### Recorded information
★ ★ ★ ★ ★

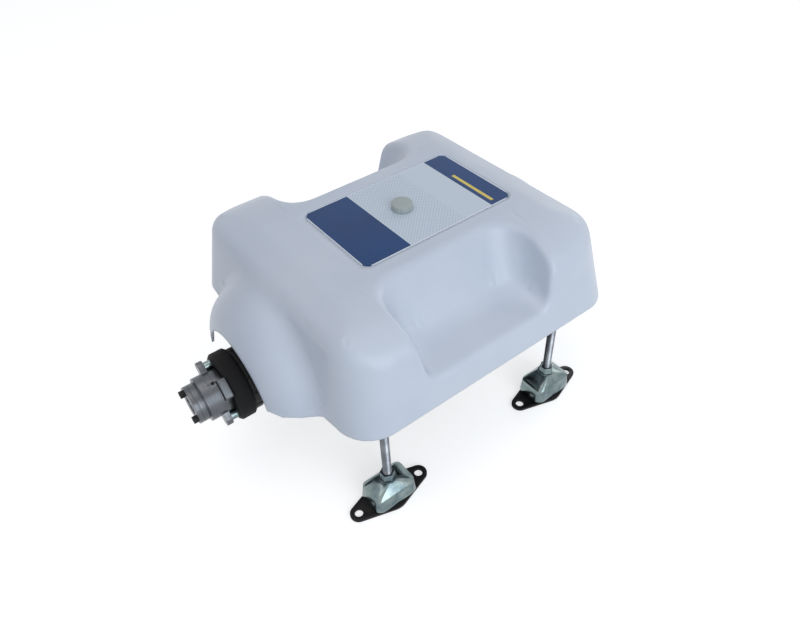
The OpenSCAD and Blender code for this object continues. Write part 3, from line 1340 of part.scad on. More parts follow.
module hub_set_screw() color([0.2, 0.2, 0.22]) at_frame() turned(set_turn)
    translate([hub_bore_d / 2 + over, set_y, shaft_z]) rotate([0, 90, 0]) difference() {
        cylinder(d = set_screw_d, h = (hub_d - hub_bore_d) / 2 - over);
        translate([0, 0, (hub_d - hub_bore_d) / 2 - 2 * over]) cylinder(d = set_screw_d / 2, h = 2 * over, $fn = 6);
    }

cover();
label_plate();
knob();
knob_screw();
knob_bush();
cover_post();
cover_pads();
foot(stud_x, stud_ys[0]);  // foot_front_right
foot(-stud_x, stud_ys[0]);  // foot_front_left
foot(stud_x, stud_ys[1]);  // foot_rear_right
foot(-stud_x, stud_ys[1]);  // foot_rear_left
cap(stud_x, stud_ys[0]);  // cap_front_right
cap(-stud_x, stud_ys[0]);  // cap_front_left
cap(stud_x, stud_ys[1]);  // cap_rear_right
cap(-stud_x, stud_ys[1]);  // cap_rear_left
mount_rubbers();
mount_studs();
cap_nuts();
height_nuts();
clamp_nuts();
right_rail();
left_rail();
front_plate();
rear_plate();
rear_crossmember();
frame_screws();
motor_housing();
front_end_bell();
rear_end_bell();
stator_core();
stator_windings();
rotor_core();
rotor_magnets();
output_shaft();
bearing_outer_rings();
bearing_inner_rings();
bearing_balls();
thrust_housing();
shaft_seal();
motor_screws();
fan();
fan_cowl();
terminal_block();
phase_bars();
controller_tray();
controller_base();
controller_housing();
controller_terminals();
gland_bracket();
cable_glands();
drive_flange();
flange_bolts();
rubber_disc();
coupling_spacers();
coupling_bolts();
coupling_hub();
clamp_screws();
hub_set_screw();
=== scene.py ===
import math

import bmesh
import bpy
import numpy as np
from mathutils import Matrix, Vector


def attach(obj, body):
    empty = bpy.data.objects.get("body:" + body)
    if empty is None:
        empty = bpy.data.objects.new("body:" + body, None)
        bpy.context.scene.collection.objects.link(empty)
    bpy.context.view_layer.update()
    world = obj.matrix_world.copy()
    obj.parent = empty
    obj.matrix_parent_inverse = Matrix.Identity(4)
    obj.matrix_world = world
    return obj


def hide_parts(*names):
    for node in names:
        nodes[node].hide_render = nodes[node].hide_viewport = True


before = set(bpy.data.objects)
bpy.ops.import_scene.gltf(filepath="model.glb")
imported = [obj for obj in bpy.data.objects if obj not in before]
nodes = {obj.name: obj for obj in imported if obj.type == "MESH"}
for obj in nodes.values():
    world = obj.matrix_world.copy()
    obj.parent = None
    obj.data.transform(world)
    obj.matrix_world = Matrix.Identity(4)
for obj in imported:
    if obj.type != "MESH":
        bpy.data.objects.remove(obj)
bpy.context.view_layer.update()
scene = bpy.context.scene
shiftY = 43  # the working frame of the sizes below lies this many mm behind the cover's middle


# Camera, at the photograph's angle and distance
camera = {
    "place": (0.61667, -0.39153, 0.80004),
    "right": (0.60516, 0.79498, -0.04232),
    "up": (-0.52609, 0.43924, 0.72821),
    "back": (0.59750, -0.41842, 0.68404),
    "lens": 30.40,
    "sensor": 36,
}


def makeCamera(c):
    data = bpy.data.cameras.new("camera")
    data.lens, data.sensor_width, data.sensor_fit = c["lens"], c["sensor"], "HORIZONTAL"
    data.clip_start, data.clip_end = 0.05, 30
    eye = bpy.data.objects.new("camera", data)
    scene.collection.objects.link(eye)
    rows = [[c["right"][i], c["up"][i], c["back"][i], c["place"][i]] for i in range(3)]
    eye.matrix_world = Matrix(rows + [[0, 0, 0, 1]])
    scene.camera = eye


makeCamera(camera)
print("camera set")


# Node groups that several finishes share
def linear(hexColor):
    parts = [int(hexColor[i:i + 2], 16) / 255 for i in (1, 3, 5)]
    return [p / 12.92 if p <= 0.04045 else ((p + 0.055) / 1.055) ** 2.4 for p in parts] + [1]


def addNode(tree, kind, **values):
    node = tree.nodes.new(kind)
    for key, value in values.items():
        setattr(node, key, value)
    return node


def join(tree, start, end):
    tree.links.new(start, end)


def mathNode(tree, operation, a, b=None, clamp=False):
    node = addNode(tree, "ShaderNodeMath", operation=operation, use_clamp=clamp)
    for socket, value in zip(node.inputs, (a, b)):
        if value is None:
            continue
        if isinstance(value, (int, float)):
            socket.default_value = value
        else:
            join(tree, value, socket)
    return node.outputs[0]


def blendColor(tree, share, a, b):
    node = addNode(tree, "ShaderNodeMix", data_type="RGBA")
    for socket, value in zip((node.inputs[0], node.inputs[6], node.inputs[7]), (share, a, b)):
        if hasattr(value, "is_output"):
            join(tree, value, socket)
        else:
            socket.default_value = value
    return node.outputs[2]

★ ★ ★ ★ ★

### Exercise
Give back exactly the lines running from the line that contains "obj.parent = None" through the line that contains "shiftY = 43", and nothing outside them.

### Result of the task
    obj.parent = None
    obj.data.transform(world)
    obj.matrix_world = Matrix.Identity(4)
for obj in imported:
    if obj.type != "MESH":
        bpy.data.objects.remove(obj)
bpy.context.view_layer.update()
scene = bpy.context.scene
shiftY = 43  # the working frame of the sizes below lies this many mm behind the cover's middle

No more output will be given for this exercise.